Return the records in full, exactly as given.

Records with modeling code
━━━━━━━━━━
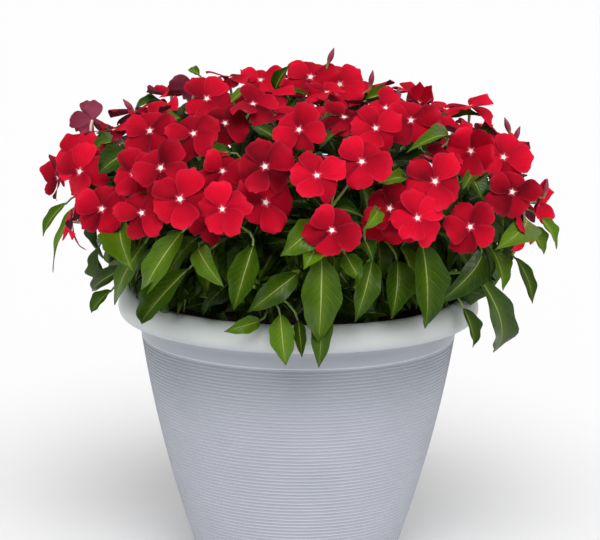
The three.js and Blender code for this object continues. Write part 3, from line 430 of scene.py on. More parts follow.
def place_blooms():
    blooms = []
    for across_sheet, up_sheet, turn, lift, spin, width, form, behind in FRONT_BLOOMS:
        blooms.append(clearest(SLIDES, lambda slide: make_bloom(
            on_mound(across_sheet, up_sheet, 1, slide - behind), turn, lift, spin, width, form), blooms))
    back = BACK_BLOOMS
    draw = seeded_draws(back.seed)
    drawn = 0
    for attempt in range(MOST_TRIES):
        if drawn == back.wanted:
            break
        compass = 2 * math.pi * draw()
        height = 1 - back.reach_down * draw() ** back.crowding
        flat = math.sqrt(1 - height * height) * MOUND_ACROSS
        place = polar(flat, compass, MOUND_MIDDLE + height * mound_tall(height))
        jitter_turn, jitter_lift, spin, size, form = draw(), draw(), draw(), draw(), draw()
        normal = mound_normal(place)
        if dot(normal, unit(minus(VIEWPOINT, place))) > FACES_VIEWPOINT:
            continue
        if any(length(minus(bloom.centre, place)) < back.apart for bloom in blooms):
            continue
        normal = unit(plus(normal, UP, BLOOM_TO_LIGHT))
        turn = math.degrees(math.atan2(normal[0], -normal[1])) + back.turn_spread * (jitter_turn - 0.5)
        lift = math.degrees(math.asin(normal[2])) + back.lift_spread * (jitter_lift - 0.5)
        width = back.narrowest + back.width_spread * size
        bloom = clearest(SLIDES, lambda slide: make_bloom(
            plus(place, normal, slide), turn, lift, back.spin_spread * spin, width,
            math.floor(HALF_OPEN * form)), blooms)
        if bloom.crossed == 0:
            blooms.append(bloom)
            drawn += 1
    return blooms


blooms = place_blooms()
print(len(blooms), "blooms,", sum(bloom.form == CUPPED for bloom in blooms), "of them cupped")

# %% [markdown]
# ## Bunches, buds and stems
#
# The narrow tubes behind one to three neighbouring blooms meet at the tip of one shoot, as they do on the
# plant. The shoots of neighbouring bunches fork from one stem, which stands in the potting mix.

# %% Bunches and buds
BUNCH_COUNT, BUNCH_SIZE = 42, 3
SHOOT_DEPTHS = [32, 38, 44, 28, 50, 24, 56]
TUBE_FROM_EYE = 4
BUD_GROW, BUD_LENGTH = 1.02, 16
FRONT_BUDS = [
    (27, 436, 20), (59, 418, 8), (80, 404, 0), (-146, 392, -40), (181, 373, 20), (168, 380, -20),
    (205, 329, 10), (18, 347, -60),
]


def mean_of(points):
    total = ORIGIN
    for point in points:
        total = plus(total, point)
    return tuple(part / len(points) for part in total)


def gather_bunches():
    bunches = [SimpleNamespace(members=[bloom], middle=bloom.centre, buds=[]) for bloom in blooms]
    while len(bunches) > BUNCH_COUNT:
        closest = None
        for one in range(len(bunches)):
            for other in range(one + 1, len(bunches)):
                if len(bunches[one].members) + len(bunches[other].members) > BUNCH_SIZE:
                    continue
                gap = length(minus(bunches[one].middle, bunches[other].middle))
                if closest is None or gap < closest[0]:
                    closest = (gap, one, other)
        merged = bunches.pop(closest[2])
        host = bunches[closest[1]]
        host.members += merged.members
        host.middle = mean_of([bloom.centre for bloom in host.members])
    return bunches


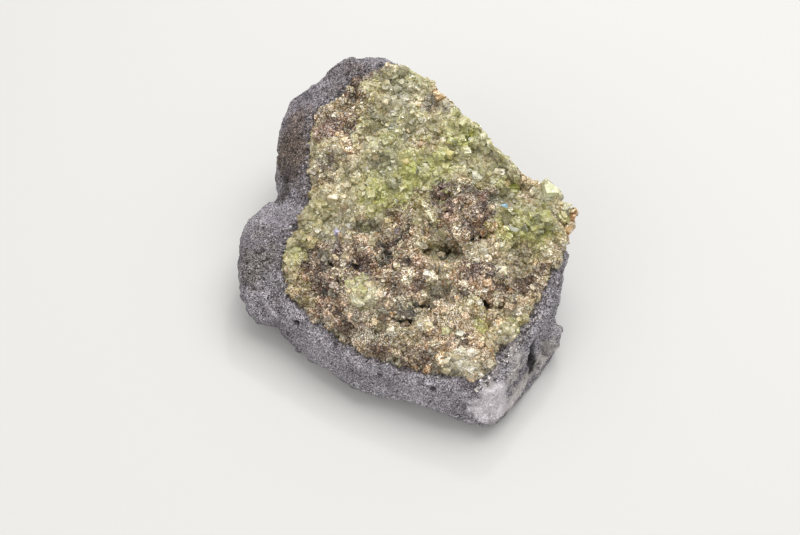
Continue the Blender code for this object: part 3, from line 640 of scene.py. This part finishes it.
━━━━━━━━━━
Correct response
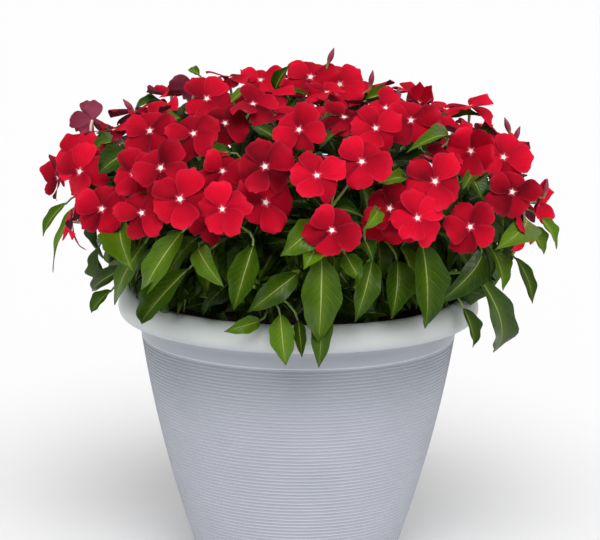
The three.js and Blender code for this object continues. Write part 3, from line 430 of scene.py on. More parts follow.
def place_blooms():
    blooms = []
    for across_sheet, up_sheet, turn, lift, spin, width, form, behind in FRONT_BLOOMS:
        blooms.append(clearest(SLIDES, lambda slide: make_bloom(
            on_mound(across_sheet, up_sheet, 1, slide - behind), turn, lift, spin, width, form), blooms))
    back = BACK_BLOOMS
    draw = seeded_draws(back.seed)
    drawn = 0
    for attempt in range(MOST_TRIES):
        if drawn == back.wanted:
            break
        compass = 2 * math.pi * draw()
        height = 1 - back.reach_down * draw() ** back.crowding
        flat = math.sqrt(1 - height * height) * MOUND_ACROSS
        place = polar(flat, compass, MOUND_MIDDLE + height * mound_tall(height))
        jitter_turn, jitter_lift, spin, size, form = draw(), draw(), draw(), draw(), draw()
        normal = mound_normal(place)
        if dot(normal, unit(minus(VIEWPOINT, place))) > FACES_VIEWPOINT:
            continue
        if any(length(minus(bloom.centre, place)) < back.apart for bloom in blooms):
            continue
        normal = unit(plus(normal, UP, BLOOM_TO_LIGHT))
        turn = math.degrees(math.atan2(normal[0], -normal[1])) + back.turn_spread * (jitter_turn - 0.5)
        lift = math.degrees(math.asin(normal[2])) + back.lift_spread * (jitter_lift - 0.5)
        width = back.narrowest + back.width_spread * size
        bloom = clearest(SLIDES, lambda slide: make_bloom(
            plus(place, normal, slide), turn, lift, back.spin_spread * spin, width,
            math.floor(HALF_OPEN * form)), blooms)
        if bloom.crossed == 0:
            blooms.append(bloom)
            drawn += 1
    return blooms


blooms = place_blooms()
print(len(blooms), "blooms,", sum(bloom.form == CUPPED for bloom in blooms), "of them cupped")

# %% [markdown]
# ## Bunches, buds and stems
#
# The narrow tubes behind one to three neighbouring blooms meet at the tip of one shoot, as they do on the
# plant. The shoots of neighbouring bunches fork from one stem, which stands in the potting mix.

# %% Bunches and buds
BUNCH_COUNT, BUNCH_SIZE = 42, 3
SHOOT_DEPTHS = [32, 38, 44, 28, 50, 24, 56]
TUBE_FROM_EYE = 4
BUD_GROW, BUD_LENGTH = 1.02, 16
FRONT_BUDS = [
    (27, 436, 20), (59, 418, 8), (80, 404, 0), (-146, 392, -40), (181, 373, 20), (168, 380, -20),
    (205, 329, 10), (18, 347, -60),
]


def mean_of(points):
    total = ORIGIN
    for point in points:
        total = plus(total, point)
    return tuple(part / len(points) for part in total)


def gather_bunches():
    bunches = [SimpleNamespace(members=[bloom], middle=bloom.centre, buds=[]) for bloom in blooms]
    while len(bunches) > BUNCH_COUNT:
        closest = None
        for one in range(len(bunches)):
            for other in range(one + 1, len(bunches)):
                if len(bunches[one].members) + len(bunches[other].members) > BUNCH_SIZE:
                    continue
                gap = length(minus(bunches[one].middle, bunches[other].middle))
                if closest is None or gap < closest[0]:
                    closest = (gap, one, other)
        merged = bunches.pop(closest[2])
        host = bunches[closest[1]]
        host.members += merged.members
        host.middle = mean_of([bloom.centre for bloom in host.members])
    return bunches


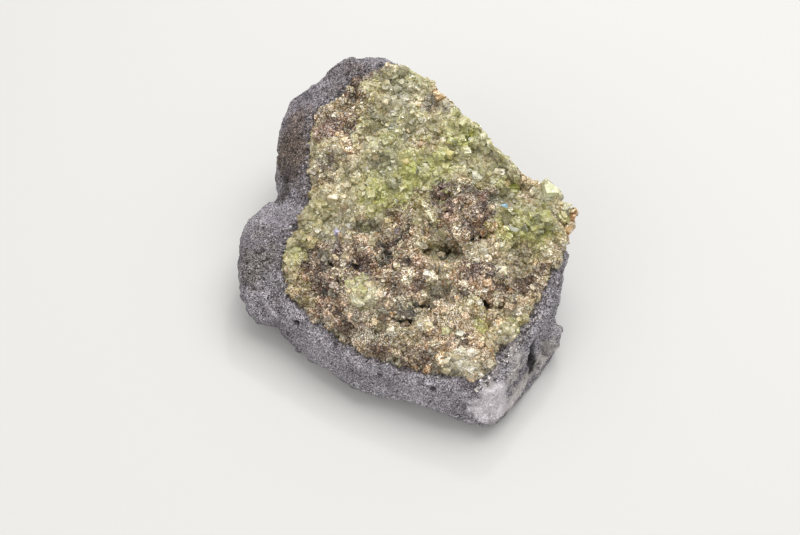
Continue the Blender code for this object: part 3, from line 640 of scene.py. This part finishes it.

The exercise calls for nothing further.